Suatu malam, datanglah ke rumah seorang ustadz yang bisa ilmu gaib bersama adik ibu. Dia mencoba membantu memagari rumah dan membersihkan aura negatif sekitar rumah. Saat melakukan pemugaran itu, ustadz tadi mendapat serangan dari tetangga saya yang memang sudah mendeteksi kedatangannya. Dia melakukan perlawanan secara diam diam. Sampai sampai, saat pulang ke rumah, ustadz tadi tubuhnya terasa remuk. Tangannya sengkleh dan tidak berani kembali ke rumah saya lagi. Mungkin dukun santet tetangga saya ilmunya lebih tinggi dari ustadz tadi. Sampai pada akhirnya, ayah saya meninggal dunia di rumah sakit karena tak tertolong.
Penyebab utama tetangga bisa tega melakukan itu, dikarenakan penyakit iri dan hasud. Tetangga saya iri karena di kampung dia tidak laku mengisi ngaji, selametan, dll. Hampir semua orang kampung apabila punya hajat keagamaan, selalu mengundang ayah saya. Tetangga saya tadi diam diam iri dan ingin melenyapkan kiprah ayah saya di kampung.
Yang Hampir tidak habis pikir adalah setiap hari tetangga saya selalu menjadi imam di mushola sebelah rumah. Kadang juga mengisi ngaji di musholla itu. Pakaian sehari hari layaknya ustadz atau kiyai seharusnya menunjukkan sifat baik. Ternyata sifat baik yang dia lakukan hanyalah kepura puraan. Di depan keluarga saya dia baik. Tidak pernah ada gesekan sama sekali. Namun, di belakang itu, dia menyimpan iri dan hasud hingga dia berani melakukan hal tidak terpuji.

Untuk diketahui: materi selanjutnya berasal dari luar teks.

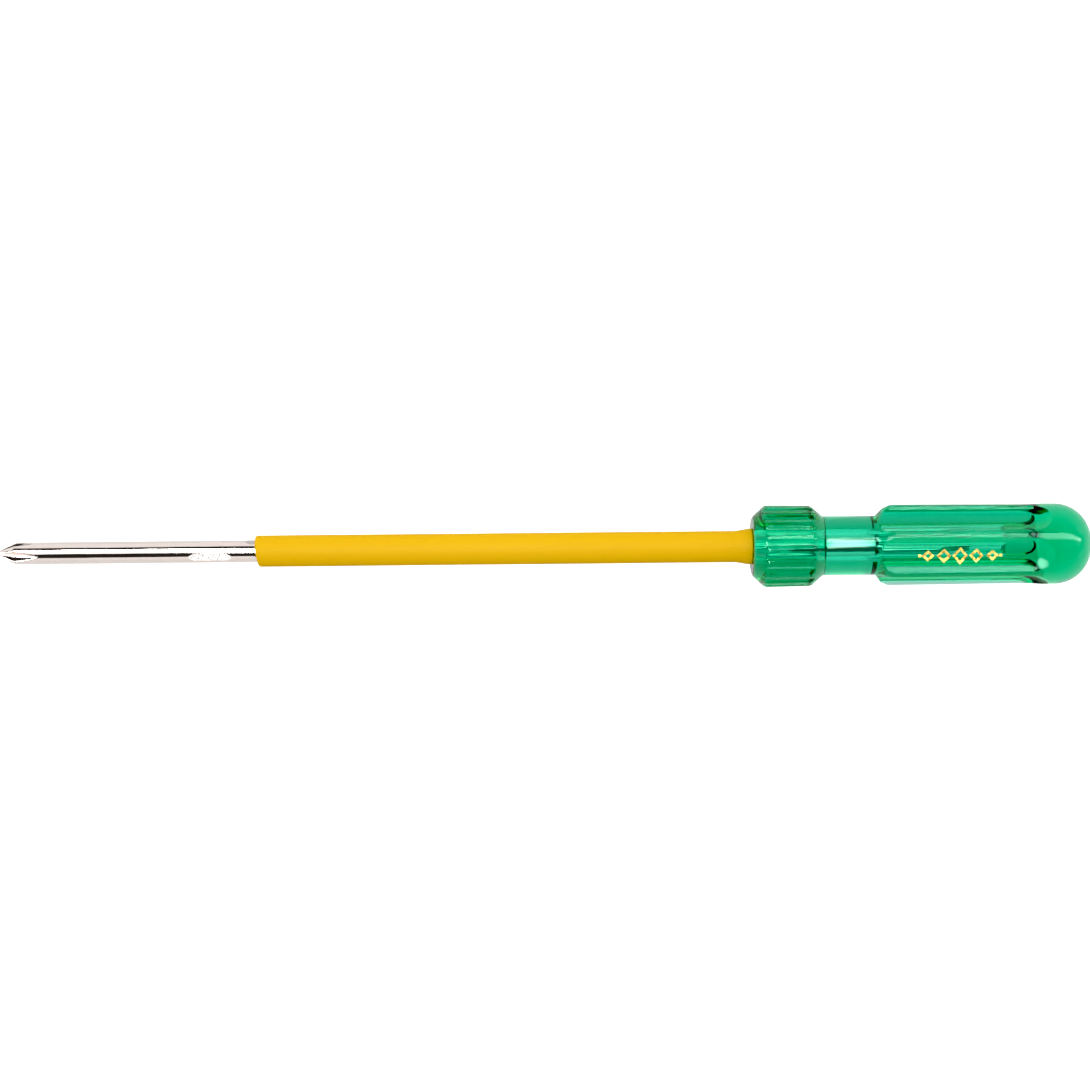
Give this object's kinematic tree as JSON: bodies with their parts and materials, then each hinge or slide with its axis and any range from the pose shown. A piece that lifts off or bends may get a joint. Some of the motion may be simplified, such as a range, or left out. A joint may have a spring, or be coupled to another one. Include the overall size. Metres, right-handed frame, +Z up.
{
  "type": "insulated screwdriver",
  "caption": "Long cross-point screwdriver with a reversible chromed blade, a plastic shaft sleeve and a clear fluted handle with a grooved collar.",
  "frame": {"origin": "centre of the cross tip's end, on the tool's axis", "axes": "+X along the tool from the cross tip to the handle's butt; +Z up, along one of the handle's six lands; +Y completes the frame"},
  "size_m": [0.2946, 0.022, 0.0225],
  "materials": {
    "handle_acetate": "clear green cellulose acetate, polished",
    "blade_chrome": "bright chrome plate on steel",
    "sleeve_pvc": "extruded flexible PVC, satin",
    "foil_gold": "hot-pressed gold foil"
  },
  "bodies": {
    "handle": {"handle": "handle_acetate", "foil_mark": "foil_gold"},
    "blade": {"blade": "blade_chrome", "insulation_sleeve": "sleeve_pvc"}
  },
  "joints": [
    {"name": "blade_slide", "type": "slide", "parent": "handle", "child": "blade", "axis": [-1, 0, 0], "range_m": [0, 0.062]}
  ]
}
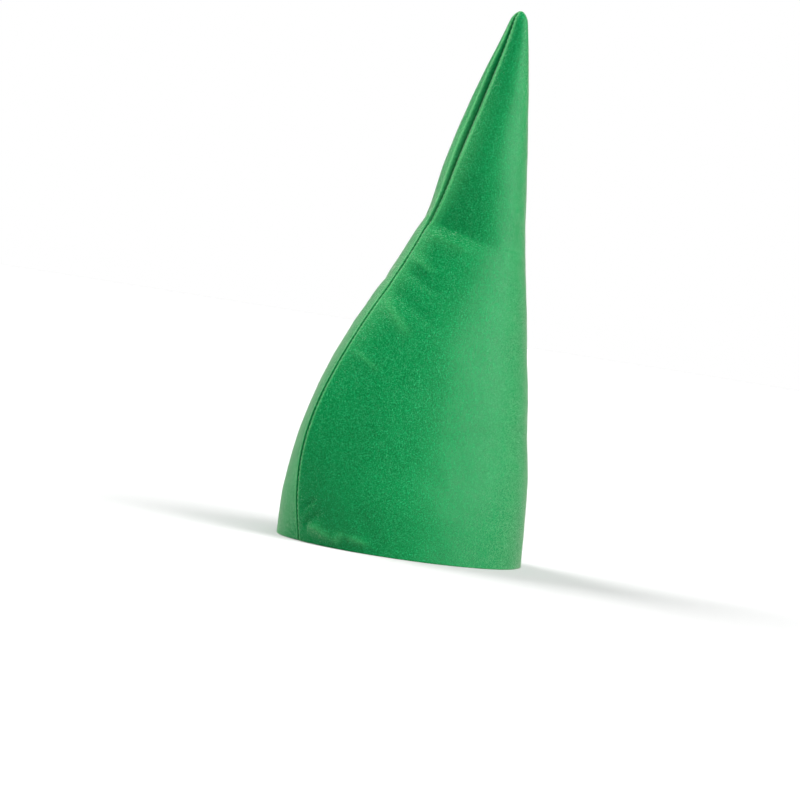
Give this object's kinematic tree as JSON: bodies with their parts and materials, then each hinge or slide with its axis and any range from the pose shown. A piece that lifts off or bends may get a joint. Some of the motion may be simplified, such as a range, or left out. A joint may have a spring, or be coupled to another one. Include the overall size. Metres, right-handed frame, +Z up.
{
  "type": "gnome hat",
  "caption": "Tall bent felt cone hat of two panels sewn along the front and the back, with a blunt tip, a raw cut rim and an open head hollow.",
  "frame": {"origin": "on the rim's plane, under the middle of the hat's bounding box", "axes": "+Z up from the rim to the tip, -Y towards the front seam, +X towards the wearer's left"},
  "size_m": [0.167, 0.2074, 0.414],
  "materials": {
    "felt": "matt fuzzy felt"
  },
  "bodies": {
    "root": {"panel_left": "felt", "panel_right": "felt"}
  },
  "joints": []
}
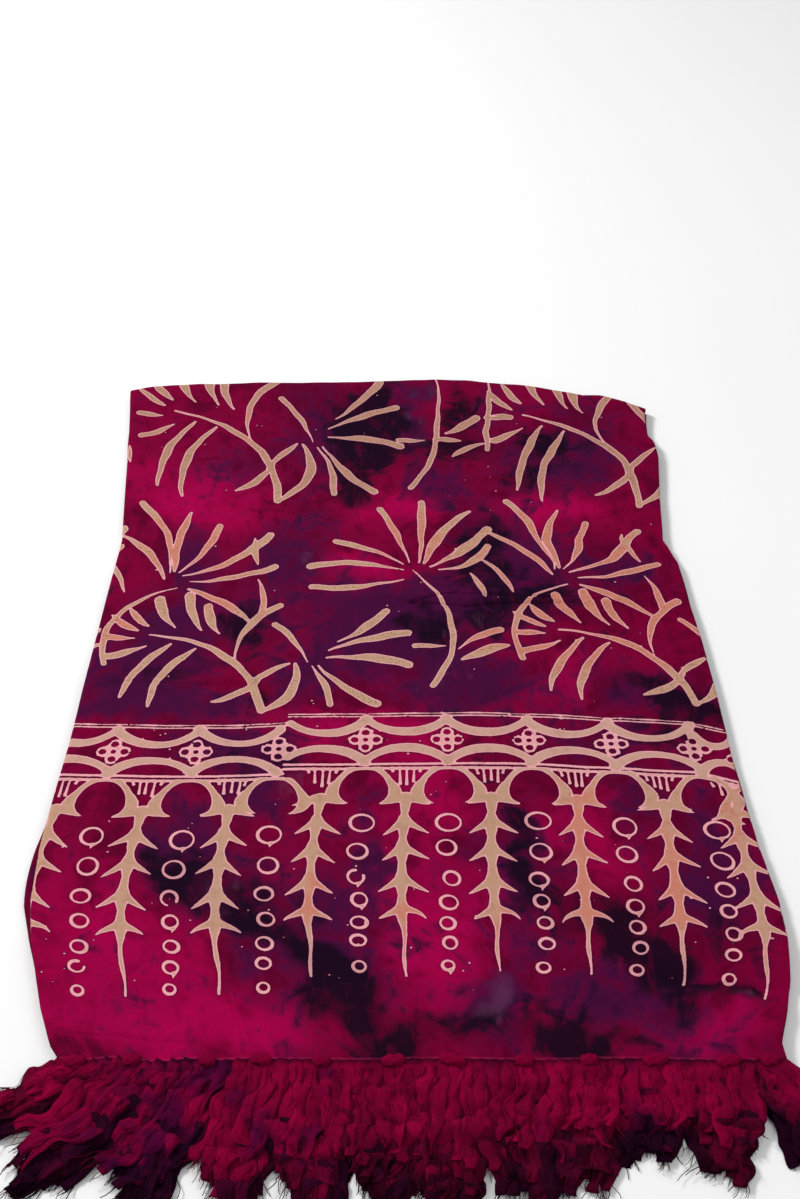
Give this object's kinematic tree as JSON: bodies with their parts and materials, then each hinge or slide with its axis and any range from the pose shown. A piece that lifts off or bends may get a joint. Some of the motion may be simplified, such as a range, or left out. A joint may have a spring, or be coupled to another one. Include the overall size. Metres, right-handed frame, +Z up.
{
  "type": "sarong",
  "caption": "Batik sarong folded flat in layers, with a wax-resist print on a fuchsia ground and knotted fringe along the near hems.",
  "frame": {"origin": "middle of the folded sarong and its fringe, on the surface it lies on", "axes": "+X to the right across the pile, from the side fold to the selvages; +Y away from the fringe, toward the far fold; +Z up"},
  "size_m": [0.596, 0.9928, 0.0112],
  "materials": {
    "cloth_top": "matt, with a slight sheen",
    "cloth_under": "matt",
    "fringe_yarn": "matt"
  },
  "bodies": {
    "root": {"cloth_top_layer": "cloth_top", "cloth_under_layers": "cloth_under", "fringe_row_top": "fringe_yarn", "fringe_row_second": "fringe_yarn", "fringe_row_third": "fringe_yarn", "fringe_row_bottom": "fringe_yarn"}
  },
  "joints": []
}
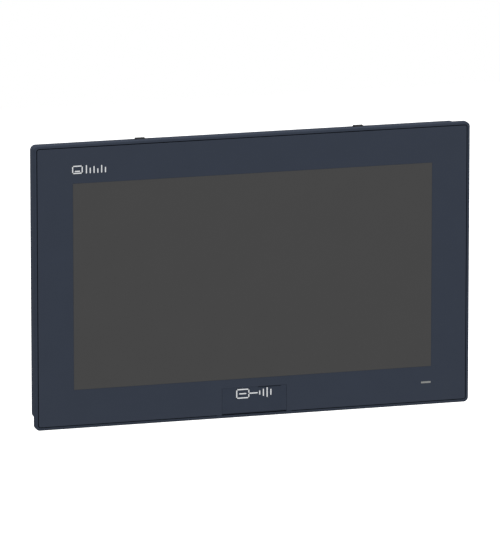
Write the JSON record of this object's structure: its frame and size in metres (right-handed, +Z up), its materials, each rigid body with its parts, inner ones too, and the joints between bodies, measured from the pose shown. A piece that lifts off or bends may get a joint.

Barangkali penyakit hati menjadi penyebab tega melakukan kejahatan seperti itu. Saat ayah saya sudah tiada, dia merasa pede. Seakan saingan di kampung sudah tidak ada lagi. Namun setiap kejahatan pasti ada karmanya.
Pasca meninggalnya ayah saya, belum genap empat puluh hari, keluarganya berantakan. Dia cerai dengan istrinya. Anaknya menghamili anak orang lain. Dan kini dia sudah pergi dari kampung saya. Dia kawin lagi dengan perempuan lain luar kota. Bila main ke kampung, dia tak berani berkumpul dengan tetangga karena sudah banyak tetangga yang tahu rahasianya. Semakin tahun tubuhnya semakin sengsara. Hidupnya tidak bahagia. Kebahagiaan yang seharusnya diperoleh dengan cara menyingkirkan ayah saya, sirna sia sia. Bukan bahagia yang dia dapat, justru malah petaka. Bagaimana tidak, ayah saya meninggalkan yatim berjumlah lima anak. Ibu hanya pasrah pada sang kuasa. Ternyata Allah Swt sendiri yang membalasnya. Karena setiap yang diperbuat manusia pasti ada balasannya, baik langsung maupun tidak langsung.